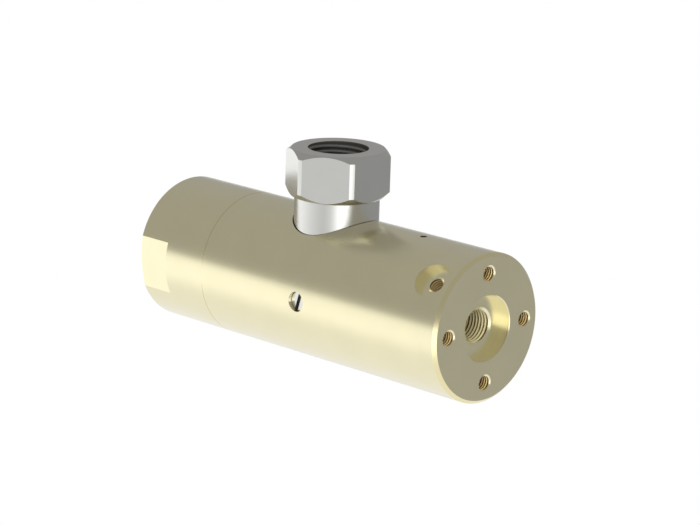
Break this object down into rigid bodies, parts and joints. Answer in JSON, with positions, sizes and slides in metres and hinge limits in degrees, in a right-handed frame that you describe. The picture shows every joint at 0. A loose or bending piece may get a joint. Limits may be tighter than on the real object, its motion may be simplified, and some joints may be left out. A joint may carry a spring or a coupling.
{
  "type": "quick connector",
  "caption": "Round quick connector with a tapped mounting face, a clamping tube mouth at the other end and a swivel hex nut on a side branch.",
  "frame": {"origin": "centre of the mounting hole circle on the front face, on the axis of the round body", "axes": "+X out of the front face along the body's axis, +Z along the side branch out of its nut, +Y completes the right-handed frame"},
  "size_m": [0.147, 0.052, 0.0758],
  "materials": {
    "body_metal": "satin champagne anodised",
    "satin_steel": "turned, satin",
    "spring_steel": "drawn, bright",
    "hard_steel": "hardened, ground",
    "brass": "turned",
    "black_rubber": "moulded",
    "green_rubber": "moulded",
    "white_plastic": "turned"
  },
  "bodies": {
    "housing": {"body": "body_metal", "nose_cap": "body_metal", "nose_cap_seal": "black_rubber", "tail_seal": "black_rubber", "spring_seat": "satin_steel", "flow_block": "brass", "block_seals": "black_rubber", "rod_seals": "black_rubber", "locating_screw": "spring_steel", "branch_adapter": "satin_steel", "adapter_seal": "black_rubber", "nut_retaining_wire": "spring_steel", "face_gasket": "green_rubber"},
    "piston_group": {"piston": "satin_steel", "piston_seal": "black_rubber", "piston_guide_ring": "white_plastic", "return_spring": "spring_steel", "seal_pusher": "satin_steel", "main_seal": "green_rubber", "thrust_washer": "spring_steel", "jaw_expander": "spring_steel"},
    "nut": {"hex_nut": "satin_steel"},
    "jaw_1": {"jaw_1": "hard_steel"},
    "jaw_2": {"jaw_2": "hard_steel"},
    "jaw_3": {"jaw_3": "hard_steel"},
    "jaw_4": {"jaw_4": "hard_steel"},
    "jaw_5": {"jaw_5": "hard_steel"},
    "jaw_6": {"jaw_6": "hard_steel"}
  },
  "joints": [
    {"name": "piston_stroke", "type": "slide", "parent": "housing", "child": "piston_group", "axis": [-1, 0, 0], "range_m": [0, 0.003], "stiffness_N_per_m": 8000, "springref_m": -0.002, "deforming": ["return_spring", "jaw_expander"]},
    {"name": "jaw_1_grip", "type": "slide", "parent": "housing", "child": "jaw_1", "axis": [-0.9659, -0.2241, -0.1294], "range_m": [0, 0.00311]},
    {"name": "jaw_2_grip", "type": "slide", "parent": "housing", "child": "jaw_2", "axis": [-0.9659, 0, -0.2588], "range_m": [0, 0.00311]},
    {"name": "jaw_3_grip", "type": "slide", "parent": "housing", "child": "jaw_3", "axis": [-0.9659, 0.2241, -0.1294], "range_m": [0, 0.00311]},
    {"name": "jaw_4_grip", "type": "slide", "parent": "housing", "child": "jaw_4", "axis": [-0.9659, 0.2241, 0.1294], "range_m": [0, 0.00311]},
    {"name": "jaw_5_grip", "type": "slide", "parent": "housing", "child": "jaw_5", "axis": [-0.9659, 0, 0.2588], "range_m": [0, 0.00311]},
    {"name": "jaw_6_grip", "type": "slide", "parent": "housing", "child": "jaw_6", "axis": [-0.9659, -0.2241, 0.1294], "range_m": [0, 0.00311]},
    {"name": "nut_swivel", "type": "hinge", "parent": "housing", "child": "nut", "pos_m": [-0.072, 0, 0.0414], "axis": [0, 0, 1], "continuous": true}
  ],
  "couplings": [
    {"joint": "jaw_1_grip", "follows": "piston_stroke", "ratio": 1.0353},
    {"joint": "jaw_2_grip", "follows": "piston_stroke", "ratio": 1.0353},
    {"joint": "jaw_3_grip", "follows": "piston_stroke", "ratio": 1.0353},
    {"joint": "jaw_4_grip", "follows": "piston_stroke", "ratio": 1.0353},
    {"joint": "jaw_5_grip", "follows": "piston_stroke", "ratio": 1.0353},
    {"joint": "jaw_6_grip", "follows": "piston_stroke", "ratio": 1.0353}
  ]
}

□ □ □ □ □ □ □

Count the lines that hold the string "joints", and reply with that number alone.

▶ [Complete response] 2